Required task:
Reproduce exactly the lines of the material beneath, from the line that contains "cad_parts[node].hide_render = cad_parts[node].hide_viewport" to the line that contains "shown = obj.evaluated_get(depsgraph)", both included, and no other lines.

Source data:
Begin

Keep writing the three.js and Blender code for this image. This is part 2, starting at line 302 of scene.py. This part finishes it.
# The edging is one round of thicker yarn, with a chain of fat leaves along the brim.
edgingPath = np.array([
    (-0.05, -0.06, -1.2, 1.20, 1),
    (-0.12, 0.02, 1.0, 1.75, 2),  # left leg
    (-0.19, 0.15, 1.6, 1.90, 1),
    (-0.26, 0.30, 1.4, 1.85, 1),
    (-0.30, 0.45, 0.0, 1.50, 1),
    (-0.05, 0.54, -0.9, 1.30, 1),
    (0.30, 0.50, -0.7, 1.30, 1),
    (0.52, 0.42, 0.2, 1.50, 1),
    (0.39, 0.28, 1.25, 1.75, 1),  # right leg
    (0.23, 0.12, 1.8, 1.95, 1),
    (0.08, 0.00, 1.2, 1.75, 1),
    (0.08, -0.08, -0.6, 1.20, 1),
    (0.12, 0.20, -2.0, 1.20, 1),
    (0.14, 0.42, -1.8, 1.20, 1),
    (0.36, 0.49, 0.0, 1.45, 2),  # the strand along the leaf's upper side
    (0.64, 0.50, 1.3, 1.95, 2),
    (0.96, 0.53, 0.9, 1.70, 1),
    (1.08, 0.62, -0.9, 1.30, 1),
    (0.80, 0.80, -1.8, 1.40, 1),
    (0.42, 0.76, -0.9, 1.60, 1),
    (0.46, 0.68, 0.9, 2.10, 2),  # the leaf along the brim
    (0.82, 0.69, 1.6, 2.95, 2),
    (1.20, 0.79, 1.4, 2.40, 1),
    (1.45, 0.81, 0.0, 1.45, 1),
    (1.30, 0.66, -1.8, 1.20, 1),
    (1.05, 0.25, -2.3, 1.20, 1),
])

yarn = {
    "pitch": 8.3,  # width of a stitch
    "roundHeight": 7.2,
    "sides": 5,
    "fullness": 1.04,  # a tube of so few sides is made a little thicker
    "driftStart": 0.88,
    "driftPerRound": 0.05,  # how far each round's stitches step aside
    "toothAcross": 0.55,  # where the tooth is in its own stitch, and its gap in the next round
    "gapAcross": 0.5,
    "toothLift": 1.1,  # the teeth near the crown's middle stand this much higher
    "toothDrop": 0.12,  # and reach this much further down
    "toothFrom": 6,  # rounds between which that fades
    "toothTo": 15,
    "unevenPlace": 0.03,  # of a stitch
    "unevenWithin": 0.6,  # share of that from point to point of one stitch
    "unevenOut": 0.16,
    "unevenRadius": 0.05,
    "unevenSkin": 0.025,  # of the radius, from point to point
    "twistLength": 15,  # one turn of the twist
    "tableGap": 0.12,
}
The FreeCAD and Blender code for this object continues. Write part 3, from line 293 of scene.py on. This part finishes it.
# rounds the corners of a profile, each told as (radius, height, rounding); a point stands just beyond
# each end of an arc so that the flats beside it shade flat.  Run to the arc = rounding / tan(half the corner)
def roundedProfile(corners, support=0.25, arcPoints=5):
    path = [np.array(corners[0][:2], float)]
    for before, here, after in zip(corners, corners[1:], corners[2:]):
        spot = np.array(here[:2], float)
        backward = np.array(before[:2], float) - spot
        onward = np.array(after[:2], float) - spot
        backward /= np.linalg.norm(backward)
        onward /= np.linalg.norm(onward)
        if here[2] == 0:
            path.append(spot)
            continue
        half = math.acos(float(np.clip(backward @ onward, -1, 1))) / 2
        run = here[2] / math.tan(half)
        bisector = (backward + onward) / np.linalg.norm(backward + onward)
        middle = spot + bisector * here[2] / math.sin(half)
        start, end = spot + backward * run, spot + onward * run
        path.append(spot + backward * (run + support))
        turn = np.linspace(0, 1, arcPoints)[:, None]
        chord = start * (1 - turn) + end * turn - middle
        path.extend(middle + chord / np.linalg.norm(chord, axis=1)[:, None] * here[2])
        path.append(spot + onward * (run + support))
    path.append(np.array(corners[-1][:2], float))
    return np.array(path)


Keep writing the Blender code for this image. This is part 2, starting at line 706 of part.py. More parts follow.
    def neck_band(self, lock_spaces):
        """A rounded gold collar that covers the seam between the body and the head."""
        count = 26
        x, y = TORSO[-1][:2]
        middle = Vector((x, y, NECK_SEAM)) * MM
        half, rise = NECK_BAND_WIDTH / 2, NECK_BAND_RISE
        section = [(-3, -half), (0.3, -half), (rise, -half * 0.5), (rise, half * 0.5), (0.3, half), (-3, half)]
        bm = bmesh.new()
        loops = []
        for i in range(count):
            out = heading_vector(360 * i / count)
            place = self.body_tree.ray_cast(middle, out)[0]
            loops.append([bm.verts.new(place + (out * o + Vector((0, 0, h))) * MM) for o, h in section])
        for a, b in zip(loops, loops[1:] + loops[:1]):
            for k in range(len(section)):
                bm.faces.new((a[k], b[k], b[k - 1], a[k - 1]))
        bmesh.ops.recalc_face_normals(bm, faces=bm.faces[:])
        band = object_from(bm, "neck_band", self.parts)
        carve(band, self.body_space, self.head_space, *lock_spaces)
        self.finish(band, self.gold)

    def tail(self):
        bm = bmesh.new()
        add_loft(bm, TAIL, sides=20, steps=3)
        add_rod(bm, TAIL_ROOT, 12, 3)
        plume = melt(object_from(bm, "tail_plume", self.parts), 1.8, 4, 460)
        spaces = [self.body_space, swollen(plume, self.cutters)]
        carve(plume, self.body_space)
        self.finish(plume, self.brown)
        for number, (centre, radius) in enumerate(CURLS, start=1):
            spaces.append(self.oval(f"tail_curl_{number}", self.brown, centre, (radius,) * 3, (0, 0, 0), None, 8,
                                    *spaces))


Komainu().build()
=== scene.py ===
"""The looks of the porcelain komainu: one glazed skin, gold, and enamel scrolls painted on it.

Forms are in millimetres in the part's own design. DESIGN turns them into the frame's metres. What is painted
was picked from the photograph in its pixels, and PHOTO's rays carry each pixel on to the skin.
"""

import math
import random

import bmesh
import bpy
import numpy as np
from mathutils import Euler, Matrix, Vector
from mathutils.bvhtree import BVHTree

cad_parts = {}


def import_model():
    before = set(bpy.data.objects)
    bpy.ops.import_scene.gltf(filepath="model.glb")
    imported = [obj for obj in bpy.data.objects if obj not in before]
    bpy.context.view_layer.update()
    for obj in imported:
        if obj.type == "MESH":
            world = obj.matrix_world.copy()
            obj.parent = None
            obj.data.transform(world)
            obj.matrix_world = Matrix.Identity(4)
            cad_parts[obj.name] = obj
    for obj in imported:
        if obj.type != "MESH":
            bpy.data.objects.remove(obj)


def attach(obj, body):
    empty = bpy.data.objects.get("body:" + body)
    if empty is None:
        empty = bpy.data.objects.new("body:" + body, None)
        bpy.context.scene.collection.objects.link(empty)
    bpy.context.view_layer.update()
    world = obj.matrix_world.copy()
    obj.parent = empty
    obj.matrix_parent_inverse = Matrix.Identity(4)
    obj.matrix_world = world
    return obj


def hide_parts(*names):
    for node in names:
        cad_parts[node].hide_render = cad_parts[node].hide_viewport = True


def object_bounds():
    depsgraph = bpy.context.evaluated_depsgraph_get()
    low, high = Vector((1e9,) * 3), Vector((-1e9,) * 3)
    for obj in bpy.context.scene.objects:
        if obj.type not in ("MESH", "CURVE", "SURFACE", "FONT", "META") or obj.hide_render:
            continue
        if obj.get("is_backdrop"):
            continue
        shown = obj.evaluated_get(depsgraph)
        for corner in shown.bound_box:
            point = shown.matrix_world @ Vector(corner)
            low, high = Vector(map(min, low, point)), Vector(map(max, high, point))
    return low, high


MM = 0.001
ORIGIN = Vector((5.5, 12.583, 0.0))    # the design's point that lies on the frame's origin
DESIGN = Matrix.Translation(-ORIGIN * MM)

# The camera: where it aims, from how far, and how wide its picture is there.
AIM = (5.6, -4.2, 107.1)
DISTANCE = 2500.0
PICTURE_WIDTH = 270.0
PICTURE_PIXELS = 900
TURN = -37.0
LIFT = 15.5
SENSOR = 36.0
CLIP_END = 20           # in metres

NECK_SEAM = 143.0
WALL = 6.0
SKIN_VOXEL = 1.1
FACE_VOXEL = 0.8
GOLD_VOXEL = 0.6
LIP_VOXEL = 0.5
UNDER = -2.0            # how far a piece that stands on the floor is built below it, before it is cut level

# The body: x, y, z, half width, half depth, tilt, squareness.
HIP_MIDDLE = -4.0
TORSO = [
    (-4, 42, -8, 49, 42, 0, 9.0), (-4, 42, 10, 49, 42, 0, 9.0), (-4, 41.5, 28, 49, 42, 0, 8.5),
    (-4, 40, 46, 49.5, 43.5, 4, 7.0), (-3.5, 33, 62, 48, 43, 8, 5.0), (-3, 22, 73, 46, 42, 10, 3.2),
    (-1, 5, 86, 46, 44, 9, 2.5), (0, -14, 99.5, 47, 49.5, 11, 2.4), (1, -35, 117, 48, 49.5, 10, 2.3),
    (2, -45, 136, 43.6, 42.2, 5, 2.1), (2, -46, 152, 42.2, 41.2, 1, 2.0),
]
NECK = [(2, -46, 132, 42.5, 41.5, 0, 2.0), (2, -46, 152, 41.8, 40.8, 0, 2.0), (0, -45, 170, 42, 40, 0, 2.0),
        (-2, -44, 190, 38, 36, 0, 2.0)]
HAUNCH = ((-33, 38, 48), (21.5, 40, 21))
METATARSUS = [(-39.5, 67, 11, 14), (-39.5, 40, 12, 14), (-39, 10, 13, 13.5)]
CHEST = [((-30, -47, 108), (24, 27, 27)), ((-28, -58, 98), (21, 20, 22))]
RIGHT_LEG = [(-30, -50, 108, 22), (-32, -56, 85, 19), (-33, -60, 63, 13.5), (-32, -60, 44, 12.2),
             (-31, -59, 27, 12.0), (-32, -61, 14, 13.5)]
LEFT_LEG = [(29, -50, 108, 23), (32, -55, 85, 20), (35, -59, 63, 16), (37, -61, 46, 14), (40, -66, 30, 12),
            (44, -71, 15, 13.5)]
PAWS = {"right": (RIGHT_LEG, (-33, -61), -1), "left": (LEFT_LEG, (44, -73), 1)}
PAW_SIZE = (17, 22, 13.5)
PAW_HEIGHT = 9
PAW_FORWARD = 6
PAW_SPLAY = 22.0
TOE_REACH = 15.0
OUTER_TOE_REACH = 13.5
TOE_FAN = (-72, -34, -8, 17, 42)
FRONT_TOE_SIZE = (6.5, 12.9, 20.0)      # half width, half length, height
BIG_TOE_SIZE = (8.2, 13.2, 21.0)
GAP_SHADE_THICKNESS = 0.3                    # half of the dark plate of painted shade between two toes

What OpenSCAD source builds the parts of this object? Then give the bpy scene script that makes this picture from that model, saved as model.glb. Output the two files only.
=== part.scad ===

End

Right answer:
        cad_parts[node].hide_render = cad_parts[node].hide_viewport = True


def object_bounds():
    depsgraph = bpy.context.evaluated_depsgraph_get()
    low, high = Vector((1e9,) * 3), Vector((-1e9,) * 3)
    for obj in bpy.context.scene.objects:
        if obj.type not in ("MESH", "CURVE", "SURFACE", "FONT", "META") or obj.hide_render:
            continue
        if obj.get("is_backdrop"):
            continue
        shown = obj.evaluated_get(depsgraph)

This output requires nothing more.